En el siglo XX, una noruega, Erna Knutsen, catadora, vicepresidenta de una importadora de café y finalmente propietaria de ella, creó el término “café de especialidad”, con el que se busca mejorar la calidad en el sabor a través de procesos de cultivo más sostenibles, haciendo hincapié en el origen específico de cada grano de café. Es el momento en el que el café se acerca más al concepto del vino, dotándolo de una mayor sofisticación y haciendo de sus diferencias un disfrute para los amantes de los sabores y aromas. En este punto, en los Setenta, se eleva el producto a un nivel más social y gourmet. Elaborando nuevas técnicas, versiones y fusiones, pero sin apartarse de la tradición más pura, múltiples cafeterías y grandes cadenas como Starbucks o Nestlé comienzan a comercializar con él basándose en las diferencias entre sus orígenes y estilos.
El consumo de café ha aumentado en los últimos años entre un 15% y un 20%. Y, ¿por qué? Quizá porque también ha aumentado el consumo de ocio (alrededor de un 19,4%) y, hoy en día, ambos caminan de manera paralela.

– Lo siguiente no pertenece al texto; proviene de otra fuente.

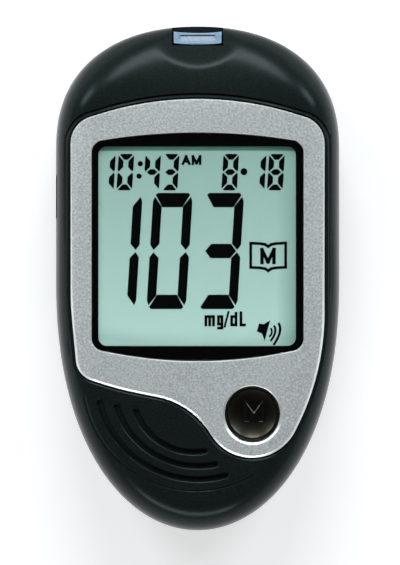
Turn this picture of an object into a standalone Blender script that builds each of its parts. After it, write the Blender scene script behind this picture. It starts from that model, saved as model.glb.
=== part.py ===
"""Handheld blood glucose meter, lying on its back with its display up and its strip port towards +Y.

The pieces stack up from the rear face at z = 0: battery door, cells, bay roof, main board, display, window.
The thickness follows from that stack. The outline, the faceplate and the window are named shapes below.
"""

import math

import bmesh
import bpy
import numpy as np
from mathutils import Matrix, Vector

# Clearances, and how far a cutter runs past what it cuts
FIT_GAP = 0.0003
SEAT_GAP = 0.00015
OVERRUN = 0.002

# Cells and their bay
CELL_DIAMETER = 0.0105
CELL_LENGTH = 0.0445
CELL_NUB_DIAMETER = 0.0038
CELL_NUB_LENGTH = 0.0009
CELL_EDGE_ROUND = 0.0004
CONTACT_THICKNESS = 0.0004
CONTACT_WIDTH_SHARE = 0.705
LEG_WIDTH = 0.0016
SPRING_LENGTH = 0.0030
SPRING_WIRE = 0.0005
SPRING_BASE_SHARE = 0.324
SPRING_TIP_SHARE = 0.190
SPRING_TURNS = 2.5
SPRING_STEPS_PER_TURN = 16
BAY_WALL = 0.0010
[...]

El café de la sobremesa, el de esperar a alguien en una terraza al sol, o el de antes de entrar al trabajo. Todos ellos conviven actualmente con un grupo de personas, cada vez menos reducido, que disfruta del café de otra forma, poniendo especial atención a los aromas, sabores, la acidez o el cuerpo. Algo muy similar a lo que ocurre con el vino.